In 1933, 1938 and 1944, de Valera called elections and won overall majorities to free himself from dependence on TDs who did not share his agenda. In 1982, for the first time, post-election horse-trading on the basis of local agendas became a major distorting feature of our electoral system. The deal negotiated by Charles Haughey with Tony Gregory set a pattern which was followed 15 years later by Bertie Ahern.

I have to accept that because of my concern about the possible dangers to the State which could be involved in the emergence of a Haughey government supported by what was then Official Sinn Fein, I attempted to compete for Tony Gregory's support with an offer of an alternative local package for his constituency. In retrospect, even in that exceptional situation, that was a mistake - even though given the unique poverty of the area he represented, Tony Gregory's case for priority to be given to his constituency had considerable objective merit.

Since that time, the destructive localism of Irish politics has intensified. The packages of special measures to benefit four constituencies represented by pro-Government Independents, which were outlined in The Irish Times last week, demonstrate unequivocally the scale of the distortions in public policy priorities which now prevails.

This is not a criticism of the four TDs involved. They all stood on local policy platforms and were elected by voters motivated by local interests: it is scarcely surprising that they then set out to use the leverage of their votes to achieve benefits for their localities. They would no doubt argue that if they had not taken advantage of their post-electoral position, they would have betrayed those who had voted for them.

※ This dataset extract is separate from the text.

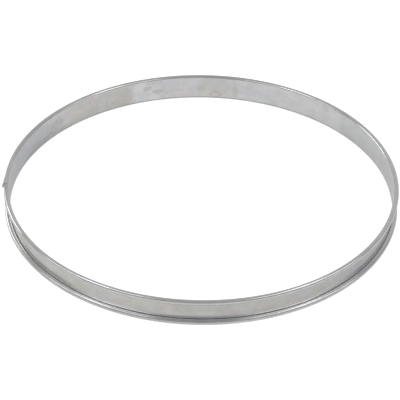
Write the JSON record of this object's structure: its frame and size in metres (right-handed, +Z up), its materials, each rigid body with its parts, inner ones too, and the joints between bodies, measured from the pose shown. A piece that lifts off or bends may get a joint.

However, from the point of view of the common good of the State as a whole, the interests of which national parties are elected to serve, the consequences of this Government dependence on Independents have been deplorable. National resources, provided by the taxpayers of the State as a whole, have been deployed in a highly skewed manner without regard to any assessment of where needs are greatest. This is all the more objectionable because in contrast to earlier periods the Government now has available to it the necessary technical capacity to assess objectively economic and social priorities in resource allocation.

The increasingly distorting impact of localism on national government has been equally evident in the disgraceful way in which Ministers have set out to benefit themselves personally by shifting to their own constituencies chunks of the departments temporarily allocated to their care. This is a clear abuse of political power for personal advantage.

Against that disturbing background, one can only be suspicious of the striking contrast between the apparent urgency with which the Government is now pursuing further decentralisation and the extraordinary two-year delay it has proposed for the completion of the national spatial planning project, which is designed to provide a rational basis for this decentralisation process.

The distorting effect of localism on national politics extends to the formation of national governments, because voters have come to expect that Cabinet members will individually abuse their role as collectively responsible trustees of the national interest to enhance their personal vote in their constituency. Outside Dublin, membership of government is no longer seen in national but rather in local terms.

Regardless of the personal capacity of their local deputy belonging to parties in government, voters want to see him or her in cabinet, or at least as a junior minister. There are expectations that such a position will then be used to secure benefits for that constituency at the expense of others.

This reflects the persistence of what is in reality a primitive form of tribalism, which is totally at variance with the concept of the State as it has evolved in Europe over many centuries. In defence of such malpractices, it may be said that some departures from the highest standards of public service at the national level are inevitable in the rough and tumble of democratic politics. For a politician, balancing the duty to do the right - but often unpopular - thing against the danger of thereby reducing the chance of being re-elected and thus being unable to do anything at all, is what makes politics one of the most morally demanding of all careers.

A politician who is unwilling to compromise on some issues with a view to reelection is unlikely to achieve much in what is bound to be a short career, but one who loses sight of the purpose of politics - to serve the public interest - by devoting all his or her energy to re-election would be better occupied pursuing some other career.

We have seen financial abuses creep into some corners of the political system in recent decades. By the time the tribunals have done their job, and perhaps the courts also, I believe we will once again have financially honest politics. I am less sure about other abuses, such as the growing propensity of parties to cave in to ever-more voracious local pressures, and Ministers' willingness to abuse their power increasingly for their own political benefit. Within the political system, I see no sign of any recognition of the dangers these negative trends represent or of any willingness to confront their growth.

At a time when public loss of confidence in party politics is making it likely that Independents and small parties which have no experience of government will play a larger part in the next Dail, this unwillingness to recognise any need to bring under control the erosion of the public interest by local and sectional pressures is dangerous.